Eui-Hyeok Yang
Stevens Institute of Technology, USA
Keynote: J Nanomed Nanotechnol
Initially motivated by work with graphene, the broad class of two dimensional (2D) materials has generated enormous interest in the research community because of its potential for use in electronics, photonic devices, and other applications. Semiconducting transition metal dichalcogenides (TMDs) have found been researched for fundamentals as well as applications including optoelectronics. This is due to their direct bandgaps in the visible, high absorption relative to their thicknesses, ultrafast carrier separation with other 2D materials, and the new fields of spintronics and valleytronics. For these applications, TMDs are frequently patterned post-growth or post-exfoliation even though this is known to compromise device performance. In order to avoid contamination, various techniques such as ??all-dry? material transfer and Cu and BN encapsulation have been developed which are time consuming manual processes. Here we develop a direct growth process to enable localized, patterned, single crystalline or large-scale polycrystalline monolayers of MoS2, WS2, WSe2 and MoSe2 along with their heterostructures by the chemical vapor deposition method. Our new growth method permits the growth of TMDs on the ??contacted?? areas only, enabling fabrication of 2D layers in controlled shapes without lithography at desired locations on the substrate. Our growth-patterning techniques are a possible route towards realizing devices with fewer processing steps without introducing device-degrading levels of contamination. If the technique could be developed to be highly reliable and high fidelity it could have a large impact on the future research and commercializability of TMD-based devices. We also demonstrate an approach toward controlled growth of carbon nanotubes (CNTs) atop graphene substrates, where the reaction equilibrium between the source hydrocarbon decomposition and carbon saturation into/precipitation from the catalyst nanoparticles shifts toward CNT growth, rather than graphene consumption.

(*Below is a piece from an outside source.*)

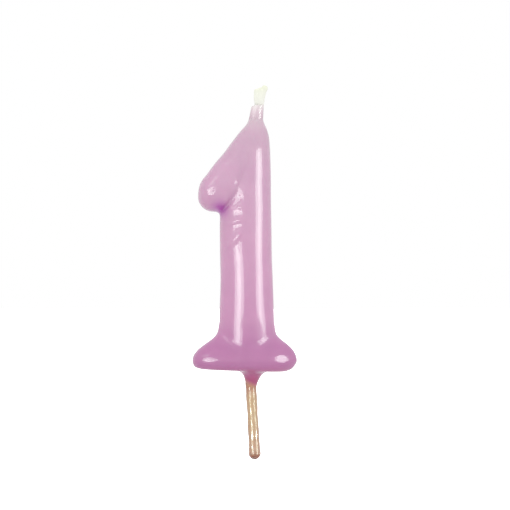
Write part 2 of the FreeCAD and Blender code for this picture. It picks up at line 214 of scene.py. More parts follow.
# %% Material helpers
def finish(name, values):
    """A new material with one Principled shader, its plain values set on its own sockets."""
    material = bpy.data.materials.new(name)
    material.use_nodes = True
    shader = material.node_tree.nodes["Principled BSDF"]
    for socket, value in values.items():
        shader.inputs[socket].default_value = value
    return material, shader


def add(material, kind, values=(), **joins):
    """A node of a kind. values are its plain inputs, and joins its linked ones."""
    node = material.node_tree.nodes.new("ShaderNode" + kind)
    for socket, value in dict(values).items():
        node.inputs[socket].default_value = value
    for socket, source in joins.items():
        material.node_tree.links.new(source, node.inputs[socket])
    return node


def ramp(material, source, stops):
    """A colour ramp over a value, from (place, colour) stops."""
    node = add(material, "ValToRGB", Fac=source)
    points = node.color_ramp.elements
    while len(points) < len(stops):
        points.new(0.5)
    for point, (place, colour) in zip(points, stops):
        point.position, point.color = place, (*colour, 1)
    return node.outputs["Color"]


def blend_colour(material, factor, first, second, mode="MIX"):
    """Mixes two colours by a factor. Each may be a socket or a plain colour."""
    node = material.node_tree.nodes.new("ShaderNodeMix")
    node.data_type, node.blend_type = "RGBA", mode
    for index, value in ((0, factor), (6, first), (7, second)):
        if isinstance(value, bpy.types.NodeSocket):
            material.node_tree.links.new(value, node.inputs[index])
        else:
            node.inputs[index].default_value = value if index == 0 else (*value, 1)
    return node.outputs[2]


def height_along(material, low, high):
    """0 at one height and 1 at another, in metres along Z."""
    place = add(material, "TexCoord")
    split = add(material, "SeparateXYZ", Vector=place.outputs["Object"])
    share = add(material, "MapRange", {"From Min": low, "From Max": high}, Value=split.outputs["Z"])
    return share.outputs[0]


# %% Table top
table_top, shader = finish("table_top", {
    "Base Color": (0.85, 0.85, 0.85, 1), "Roughness": 0.9, "Emission Color": (1, 1, 1, 1),
})
glow = add(table_top, "LightPath").outputs["Is Camera Ray"]
table_top.node_tree.links.new(glow, shader.inputs["Emission Strength"])
floor_mesh.materials.append(table_top)
print("first finish:", table_top.name)

# %% [markdown]
# ## The wax numeral
#
# Modelling melted wax from primitives leaves hard seams where they meet. Instead, the form is
# written as a field: a function that is negative inside the wax, zero on its skin and positive
# outside. Strokes are simple fields, and a smooth minimum melts them together as the hot wax did.
# A rough mesh is then remeshed to even quads, and every vertex is slid onto the zero of the field,
# so the result is as smooth as the formula. All the sizes in this part are in millimetres, and
# each stroke follows a few stations, with smooth curves between them.

# %% Stations of the strokes
# The upright stem, from inside the foot to the neck: height, left edge, right edge, half depth.
STEM = np.array([
    (0.0, -6.9, 5.5, 4.5),
    (8.8, -6.95, 5.4, 4.5),
    (11.3, -6.92, 5.33, 4.52),
    (21.5, -6.72, 5.1, 4.58),
    (32.0, -6.78, 4.85, 4.6),
    (40.0, -6.2, 4.65, 4.55),
    (46.0, -5.2, 4.55, 4.28),
    (50.0, -4.3, 4.45, 4.0),
    (52.5, -2.9, 4.25, 3.3),
    (54.2, -1.6, 3.8, 2.45),
    (55.4, -0.75, 3.25, 1.8),
    (56.6, -0.3, 2.9, 1.4),
    (58.4, 0.1, 2.85, 1.15),
])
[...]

Eui-Hyeok Yang is a Professor of the Mechanical Engineering Department at Stevens Institute of Technology. He was a Senior Member of the Engineering Staff at NASA's Jet Propulsion Laboratory. He received a number of awards, including the prestigious Lew Allen Award for Excellence at JPL in 2003 in recognition of his excellence in advancing the use of MEMS-based actuators for NASA's space applications. He is an Associate Editor and/or Editorial Board of several journals including the IEEE Sensors Journal. As Principal Investigator, he has been responsible for obtaining extremely competitive research funding from several federal agencies including NSF, AFOSR, US Army, NRO, NASA and DARPA (including 6 NSF and 3 AFOSR grants, and 5 NASA and 3 NRO contracts) with the total amount exceeding $7M.